Sólo yo tengo razón, sólo yo veo las cosas atinadamente, sólo yo percibo la realidad tal como es: este dogmatismo que atribuimos históricamente a los sectarios religiosos, y que sólo ha acabado en crueldades y crímenes, está adoptado desde hace un tiempo y hoy domina por completo el discurso de las extremas izquierdas en sus múltiples versiones. Y si alguno dice algo que no coincide con lo que nosotros decimos, le mueve la ignorancia o la ceguera o intereses inconfesables: el discurso moral cierra su círculo, porque parte de ahí y siempre acaba ahí, y siempre es tautológico y en consecuencia vacío.

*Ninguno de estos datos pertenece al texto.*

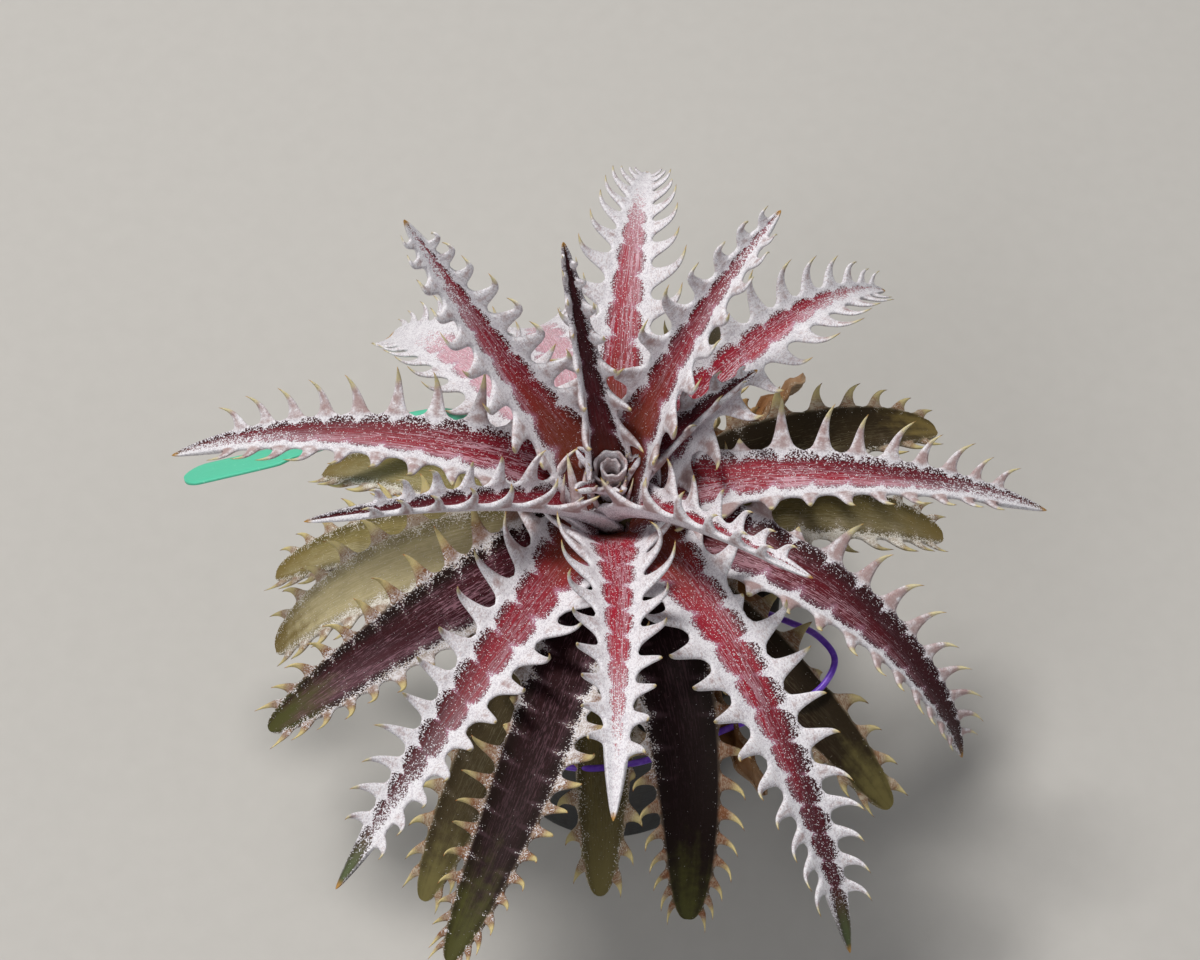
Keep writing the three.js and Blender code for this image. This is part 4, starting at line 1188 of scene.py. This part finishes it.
def label_finish(paint):
    """Teal plastic, blank: faint lengthwise grain, rubs, and grime towards its foot."""
    run, across, _ = paint.attribute("strip")
    grain = paint.drawn(run * 0.15, across * 6.0, 0.0, 3.0)
    rubs = paint.drawn(run * 1.2, across * 1.4, 4.0, 4.0, 0.65)
    colour = paint.mix(grain * 0.6 + rubs * 0.4, "46C69C", "6CDCBA")
    colour = paint.mix(paint.rise(run + 14.0 * rubs, 34.0, 6.0) * 0.75, colour, "5C5A44")
    colour = paint.mix(paint.rise(rubs, 0.62, 0.7) * 0.35, colour, "BFEFE0")
    return colour, 0.34 + 0.25 * rubs, (grain, 0.2, 0.0001)


def wire_finish(paint):
    """Violet plastic coating, glossy, with small marks."""
    spots = paint.noise(paint.place(), 800.0, 4.0, 0.6)
    colour = paint.mix(paint.rise(spots, 0.4, 0.7), "7240D2", "9264E8")
    colour = paint.mix(paint.rise(spots, 0.68, 0.76) * 0.4, colour, "A59AB8")
    return colour, 0.22 + 0.3 * spots, (spots, 0.15, 0.0001)


def floor_finish(paint):
    """A pale painted board with a barely visible tooth."""
    return paint.mix(paint.noise(paint.place(), 240.0, 3.0), "C2BFBA", "C8C5C0"), 0.8


finishes = {slot: leaf_finish(slot, **{key: row[i] for key, row in LEAF_FINISHES.items()})
            for i, slot in enumerate(LEAF_SLOTS)}
for recipe in (pot_finish, substrate_finish, stem_finish, label_finish, wire_finish,
               floor_finish):
    slot = recipe.__name__.removesuffix("_finish")
    paint = Paint(slot)
    finishes[slot] = paint.finish(*recipe(paint))

# ---- The scene ------------------------------------------------------------------------

make_camera()
rows = [(kind, i, row) for kind, rows in LEAVES.items() for i, row in enumerate(rows, 1)]
for place, (kind, i, row) in enumerate(rows):
    name = f"dry_leaf_{i:02d}" if kind == "dry" else f"leaf_{place + 1:02d}"
    make_leaf(Leaf(name, kind, 100 * place, row))
make_heart()
make_pot()
make_substrate()
make_stem()
make_label()
make_wire()

corners = [(x * FLOOR, y * FLOOR, 0) for x, y in ((-1, -1), (1, -1), (1, 1), (-1, 1))]
floor = make_piece("floor", corners, [np.arange(4)[None]])
floor.data.materials.append(finishes["floor"])

world = bpy.data.worlds.new("studio")
world.use_nodes = True
background = world.node_tree.nodes["Background"].inputs
background["Color"].default_value = SKY.colour
background["Strength"].default_value = SKY.strength
bpy.context.scene.world = world
for light in LIGHTS:
    make_light(*light)
bpy.context.scene.view_settings.view_transform = "Standard"
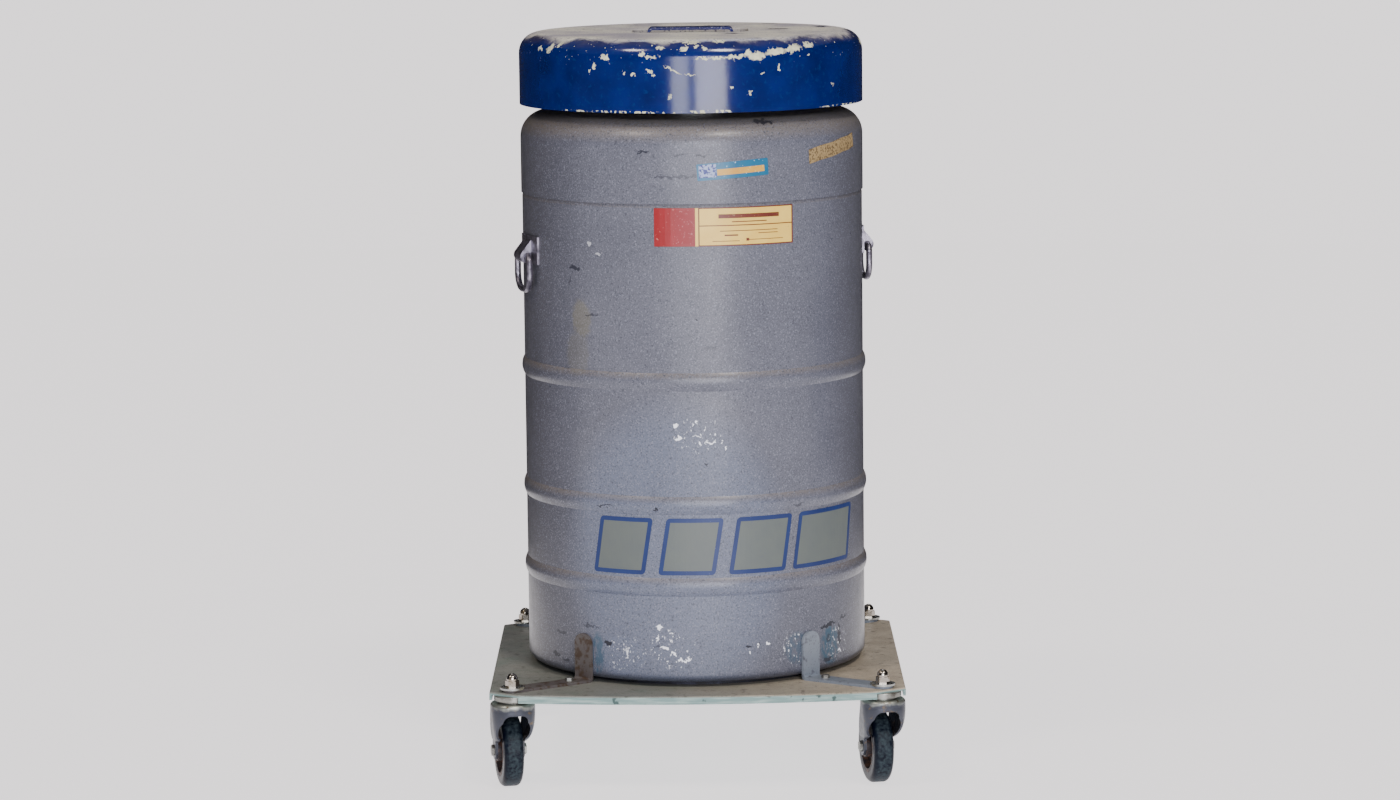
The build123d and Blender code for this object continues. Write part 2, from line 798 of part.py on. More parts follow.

Nada de todo eso es compatible con la supervivencia y el mantenimiento de una sociedad de libertades que aspira a la igualdad de condiciones vitales de todos sus miembros y ha decidido colaborar entre todos para la supervivencia y la dignidad de todos. Las extremas izquierdas occidentales han llegado a un extremo casi de surrealismo político en su afán por ser divertidas y juveniles y originales. Su estructural victimismo sólo propone obligaciones, prohibiciones o censuras. Las extremas derechas sólo proponen obligaciones, prohibiciones o censuras relacionadas con su aparente convicción de que hemos abandonado un mundo pasado que, al parecer, era perfecto. Pero bastará con invitar a los ciudadanos a que elijan entre programas políticos y no entre manifiestos de instituto: la consecuencia será que esa izquierda quedará fuera, condenada a hacer lo que quiera, y a organizar festivales, rodear bosques, montar cadenas humanas o picnics en los parques. Que se divierta como sea. Y que reconozca de una vez que no tiene demasiado que hacer en política, y deje a los demás trabajar la democracia.